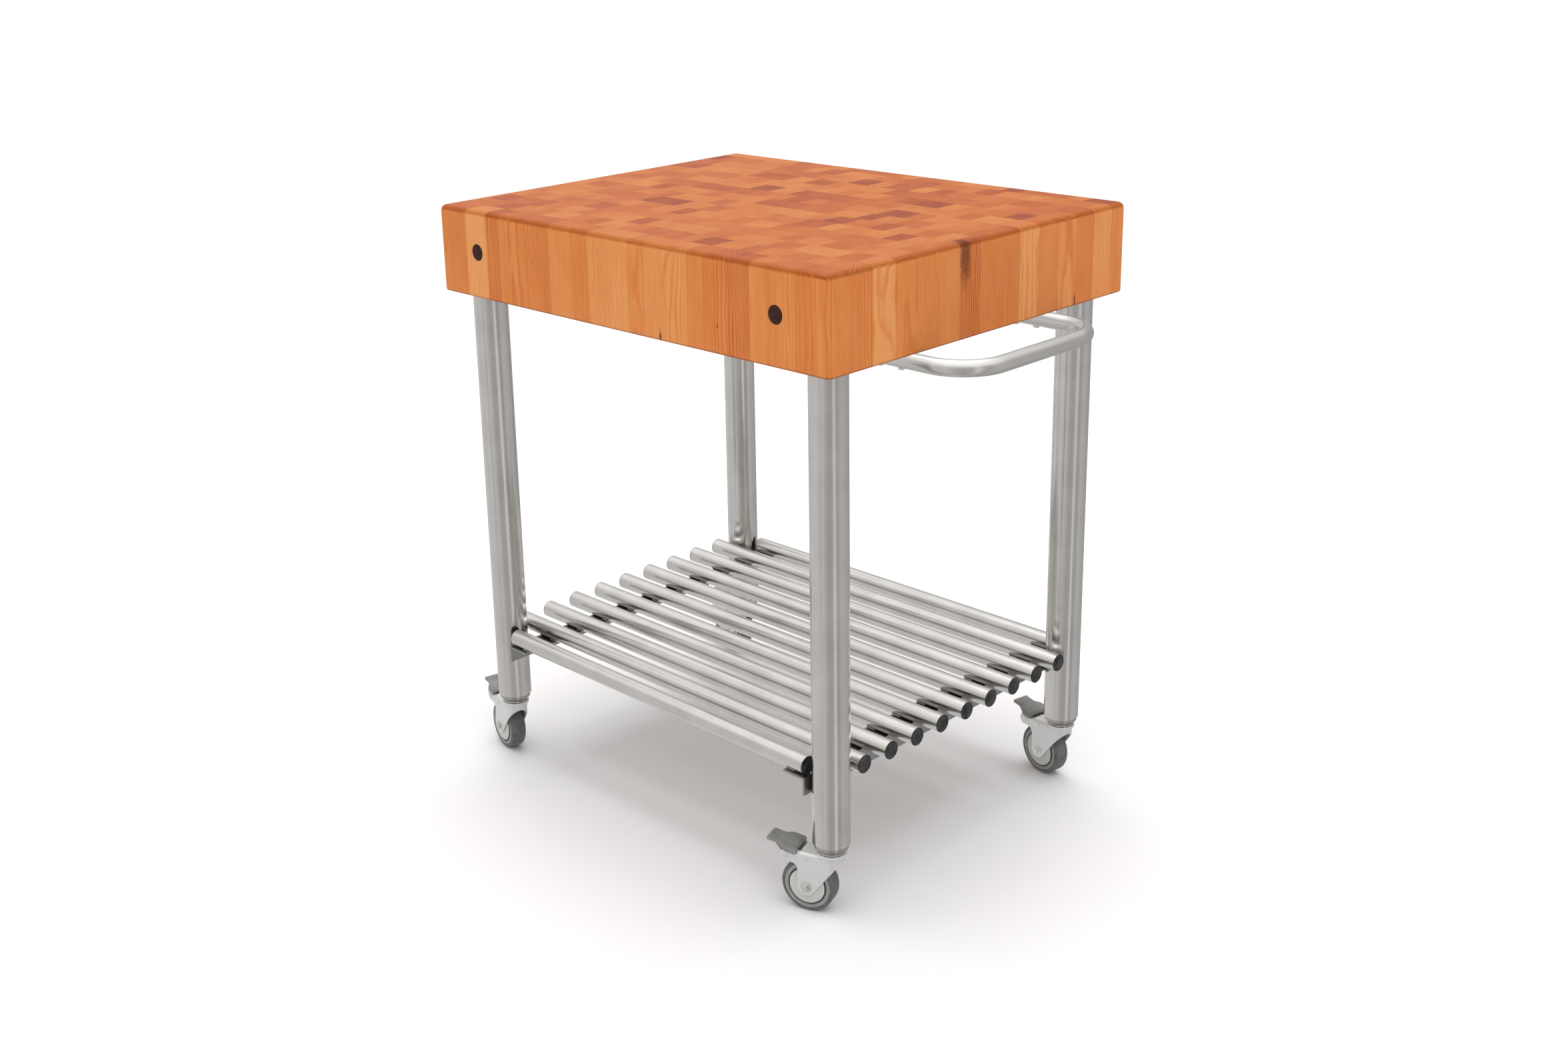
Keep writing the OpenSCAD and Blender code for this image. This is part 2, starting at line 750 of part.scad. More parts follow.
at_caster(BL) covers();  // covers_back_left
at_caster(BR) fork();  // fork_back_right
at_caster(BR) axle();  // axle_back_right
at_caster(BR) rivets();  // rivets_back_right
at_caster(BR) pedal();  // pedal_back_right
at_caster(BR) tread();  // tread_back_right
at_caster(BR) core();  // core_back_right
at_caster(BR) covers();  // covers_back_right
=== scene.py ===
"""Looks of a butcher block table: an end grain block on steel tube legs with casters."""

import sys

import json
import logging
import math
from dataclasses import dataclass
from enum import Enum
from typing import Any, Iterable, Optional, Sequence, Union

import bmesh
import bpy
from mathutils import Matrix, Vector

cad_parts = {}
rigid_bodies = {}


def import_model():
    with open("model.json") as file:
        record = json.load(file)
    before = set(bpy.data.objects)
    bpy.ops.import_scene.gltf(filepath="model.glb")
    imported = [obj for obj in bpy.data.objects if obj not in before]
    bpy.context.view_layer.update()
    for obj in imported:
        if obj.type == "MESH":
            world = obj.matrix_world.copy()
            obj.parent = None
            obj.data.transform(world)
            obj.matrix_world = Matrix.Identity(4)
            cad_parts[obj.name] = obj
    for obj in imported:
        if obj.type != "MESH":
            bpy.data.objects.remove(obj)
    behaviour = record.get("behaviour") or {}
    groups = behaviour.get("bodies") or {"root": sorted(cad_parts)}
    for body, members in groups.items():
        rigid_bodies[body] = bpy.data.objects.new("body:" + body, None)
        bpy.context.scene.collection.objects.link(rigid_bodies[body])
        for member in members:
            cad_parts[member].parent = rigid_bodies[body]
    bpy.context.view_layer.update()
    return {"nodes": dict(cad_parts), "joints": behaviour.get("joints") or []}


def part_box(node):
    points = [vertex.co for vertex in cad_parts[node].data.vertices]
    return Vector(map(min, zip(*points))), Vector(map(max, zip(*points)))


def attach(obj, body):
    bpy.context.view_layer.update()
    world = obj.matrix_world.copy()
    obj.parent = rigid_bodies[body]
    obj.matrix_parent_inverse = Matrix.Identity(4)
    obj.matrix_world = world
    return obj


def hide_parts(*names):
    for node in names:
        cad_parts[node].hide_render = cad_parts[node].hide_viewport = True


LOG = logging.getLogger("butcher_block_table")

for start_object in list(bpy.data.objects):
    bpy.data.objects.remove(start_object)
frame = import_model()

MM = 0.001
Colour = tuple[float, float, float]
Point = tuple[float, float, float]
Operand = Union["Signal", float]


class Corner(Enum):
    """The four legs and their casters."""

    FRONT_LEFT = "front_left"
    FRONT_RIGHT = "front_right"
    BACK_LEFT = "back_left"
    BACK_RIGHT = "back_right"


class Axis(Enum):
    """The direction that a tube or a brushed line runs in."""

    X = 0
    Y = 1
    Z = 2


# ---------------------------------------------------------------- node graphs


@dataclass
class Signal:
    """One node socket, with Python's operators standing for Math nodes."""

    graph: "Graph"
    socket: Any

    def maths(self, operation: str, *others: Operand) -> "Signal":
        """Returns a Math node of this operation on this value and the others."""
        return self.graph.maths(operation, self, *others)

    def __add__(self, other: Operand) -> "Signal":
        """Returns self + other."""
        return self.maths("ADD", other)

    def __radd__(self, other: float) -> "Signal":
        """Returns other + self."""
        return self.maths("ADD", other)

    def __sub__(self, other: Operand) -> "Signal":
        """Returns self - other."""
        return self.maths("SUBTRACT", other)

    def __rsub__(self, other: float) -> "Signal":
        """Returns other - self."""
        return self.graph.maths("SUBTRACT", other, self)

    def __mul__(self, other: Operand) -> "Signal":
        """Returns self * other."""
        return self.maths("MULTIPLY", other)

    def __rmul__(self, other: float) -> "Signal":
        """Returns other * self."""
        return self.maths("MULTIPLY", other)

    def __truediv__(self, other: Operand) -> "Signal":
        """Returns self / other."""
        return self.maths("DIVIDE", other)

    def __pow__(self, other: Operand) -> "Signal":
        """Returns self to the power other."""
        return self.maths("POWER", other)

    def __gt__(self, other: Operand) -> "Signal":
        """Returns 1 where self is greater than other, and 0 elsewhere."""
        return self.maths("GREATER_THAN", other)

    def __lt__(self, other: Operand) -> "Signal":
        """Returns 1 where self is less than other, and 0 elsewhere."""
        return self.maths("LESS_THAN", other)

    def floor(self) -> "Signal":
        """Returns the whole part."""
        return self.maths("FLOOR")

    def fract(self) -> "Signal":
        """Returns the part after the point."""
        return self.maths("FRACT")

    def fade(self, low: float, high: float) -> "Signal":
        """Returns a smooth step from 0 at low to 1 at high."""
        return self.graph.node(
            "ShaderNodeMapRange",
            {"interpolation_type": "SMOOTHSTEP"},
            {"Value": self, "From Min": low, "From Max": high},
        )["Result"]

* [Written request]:
Extract every line above exactly as it stands.

* [Right answer]:
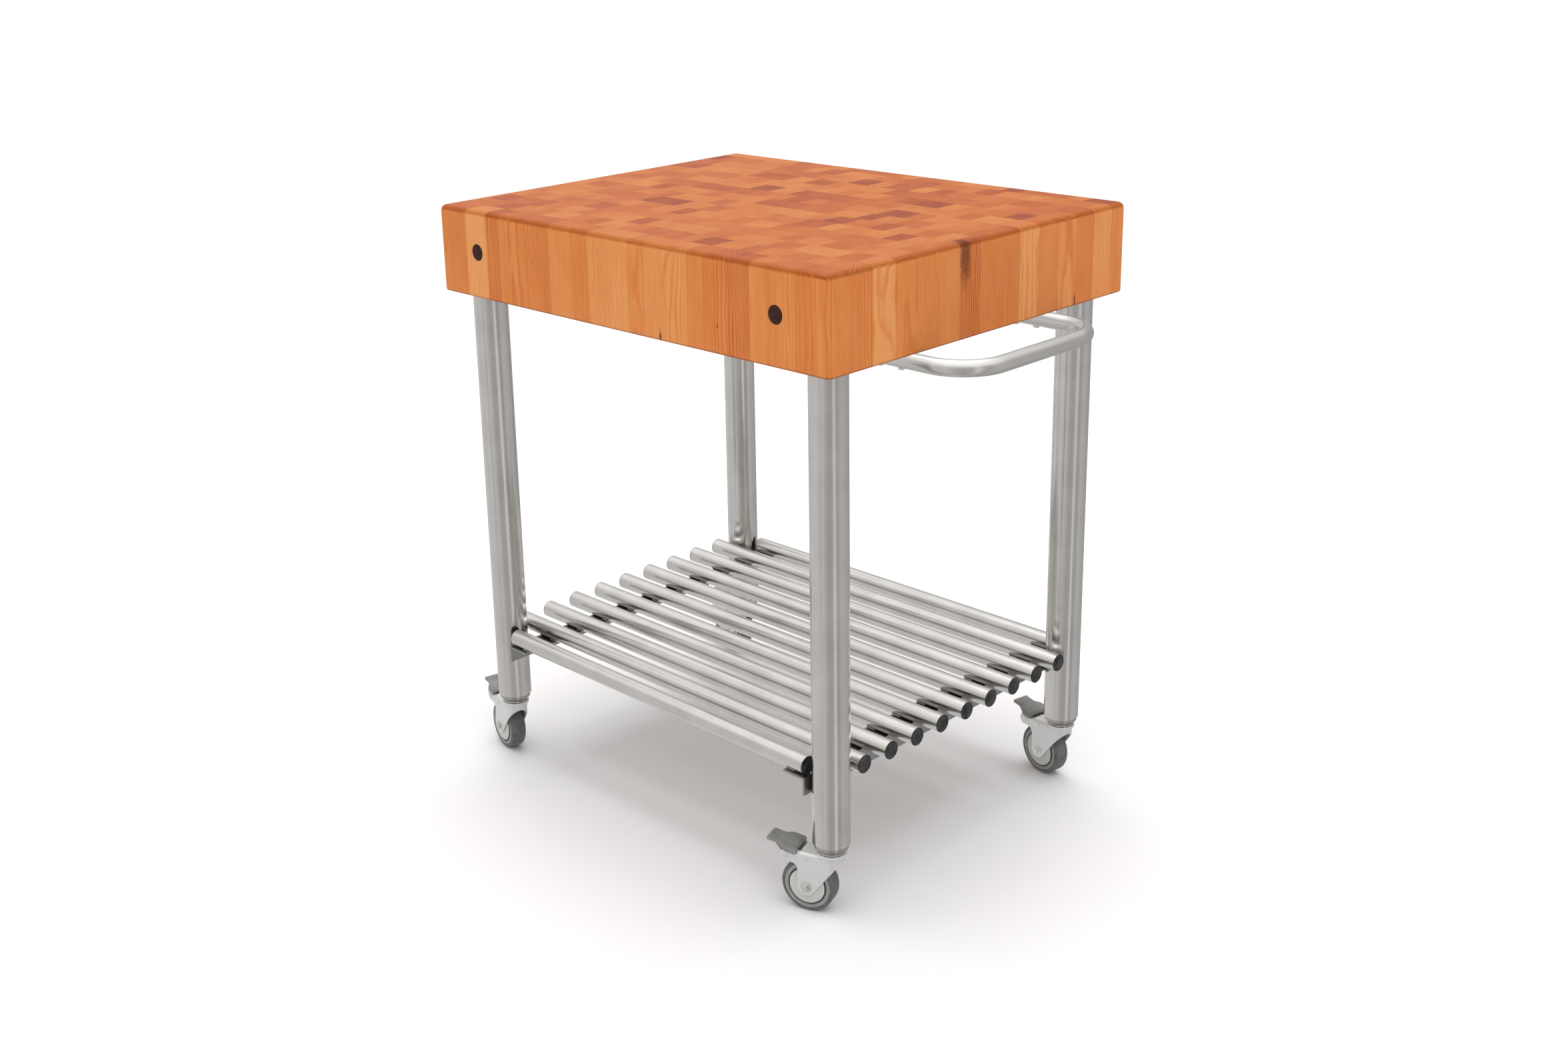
Keep writing the OpenSCAD and Blender code for this image. This is part 2, starting at line 750 of part.scad. More parts follow.
at_caster(BL) covers();  // covers_back_left
at_caster(BR) fork();  // fork_back_right
at_caster(BR) axle();  // axle_back_right
at_caster(BR) rivets();  // rivets_back_right
at_caster(BR) pedal();  // pedal_back_right
at_caster(BR) tread();  // tread_back_right
at_caster(BR) core();  // core_back_right
at_caster(BR) covers();  // covers_back_right
=== scene.py ===
"""Looks of a butcher block table: an end grain block on steel tube legs with casters."""

import sys

import json
import logging
import math
from dataclasses import dataclass
from enum import Enum
from typing import Any, Iterable, Optional, Sequence, Union

import bmesh
import bpy
from mathutils import Matrix, Vector

cad_parts = {}
rigid_bodies = {}


def import_model():
    with open("model.json") as file:
        record = json.load(file)
    before = set(bpy.data.objects)
    bpy.ops.import_scene.gltf(filepath="model.glb")
    imported = [obj for obj in bpy.data.objects if obj not in before]
    bpy.context.view_layer.update()
    for obj in imported:
        if obj.type == "MESH":
            world = obj.matrix_world.copy()
            obj.parent = None
            obj.data.transform(world)
            obj.matrix_world = Matrix.Identity(4)
            cad_parts[obj.name] = obj
    for obj in imported:
        if obj.type != "MESH":
            bpy.data.objects.remove(obj)
    behaviour = record.get("behaviour") or {}
    groups = behaviour.get("bodies") or {"root": sorted(cad_parts)}
    for body, members in groups.items():
        rigid_bodies[body] = bpy.data.objects.new("body:" + body, None)
        bpy.context.scene.collection.objects.link(rigid_bodies[body])
        for member in members:
            cad_parts[member].parent = rigid_bodies[body]
    bpy.context.view_layer.update()
    return {"nodes": dict(cad_parts), "joints": behaviour.get("joints") or []}


def part_box(node):
    points = [vertex.co for vertex in cad_parts[node].data.vertices]
    return Vector(map(min, zip(*points))), Vector(map(max, zip(*points)))


def attach(obj, body):
    bpy.context.view_layer.update()
    world = obj.matrix_world.copy()
    obj.parent = rigid_bodies[body]
    obj.matrix_parent_inverse = Matrix.Identity(4)
    obj.matrix_world = world
    return obj


def hide_parts(*names):
    for node in names:
        cad_parts[node].hide_render = cad_parts[node].hide_viewport = True


LOG = logging.getLogger("butcher_block_table")

for start_object in list(bpy.data.objects):
    bpy.data.objects.remove(start_object)
frame = import_model()

MM = 0.001
Colour = tuple[float, float, float]
Point = tuple[float, float, float]
Operand = Union["Signal", float]


class Corner(Enum):
    """The four legs and their casters."""

    FRONT_LEFT = "front_left"
    FRONT_RIGHT = "front_right"
    BACK_LEFT = "back_left"
    BACK_RIGHT = "back_right"


class Axis(Enum):
    """The direction that a tube or a brushed line runs in."""

    X = 0
    Y = 1
    Z = 2


# ---------------------------------------------------------------- node graphs


@dataclass
class Signal:
    """One node socket, with Python's operators standing for Math nodes."""

    graph: "Graph"
    socket: Any

    def maths(self, operation: str, *others: Operand) -> "Signal":
        """Returns a Math node of this operation on this value and the others."""
        return self.graph.maths(operation, self, *others)

    def __add__(self, other: Operand) -> "Signal":
        """Returns self + other."""
        return self.maths("ADD", other)

    def __radd__(self, other: float) -> "Signal":
        """Returns other + self."""
        return self.maths("ADD", other)

    def __sub__(self, other: Operand) -> "Signal":
        """Returns self - other."""
        return self.maths("SUBTRACT", other)

    def __rsub__(self, other: float) -> "Signal":
        """Returns other - self."""
        return self.graph.maths("SUBTRACT", other, self)

    def __mul__(self, other: Operand) -> "Signal":
        """Returns self * other."""
        return self.maths("MULTIPLY", other)

    def __rmul__(self, other: float) -> "Signal":
        """Returns other * self."""
        return self.maths("MULTIPLY", other)

    def __truediv__(self, other: Operand) -> "Signal":
        """Returns self / other."""
        return self.maths("DIVIDE", other)

    def __pow__(self, other: Operand) -> "Signal":
        """Returns self to the power other."""
        return self.maths("POWER", other)

    def __gt__(self, other: Operand) -> "Signal":
        """Returns 1 where self is greater than other, and 0 elsewhere."""
        return self.maths("GREATER_THAN", other)

    def __lt__(self, other: Operand) -> "Signal":
        """Returns 1 where self is less than other, and 0 elsewhere."""
        return self.maths("LESS_THAN", other)

    def floor(self) -> "Signal":
        """Returns the whole part."""
        return self.maths("FLOOR")

    def fract(self) -> "Signal":
        """Returns the part after the point."""
        return self.maths("FRACT")

    def fade(self, low: float, high: float) -> "Signal":
        """Returns a smooth step from 0 at low to 1 at high."""
        return self.graph.node(
            "ShaderNodeMapRange",
            {"interpolation_type": "SMOOTHSTEP"},
            {"Value": self, "From Min": low, "From Max": high},
        )["Result"]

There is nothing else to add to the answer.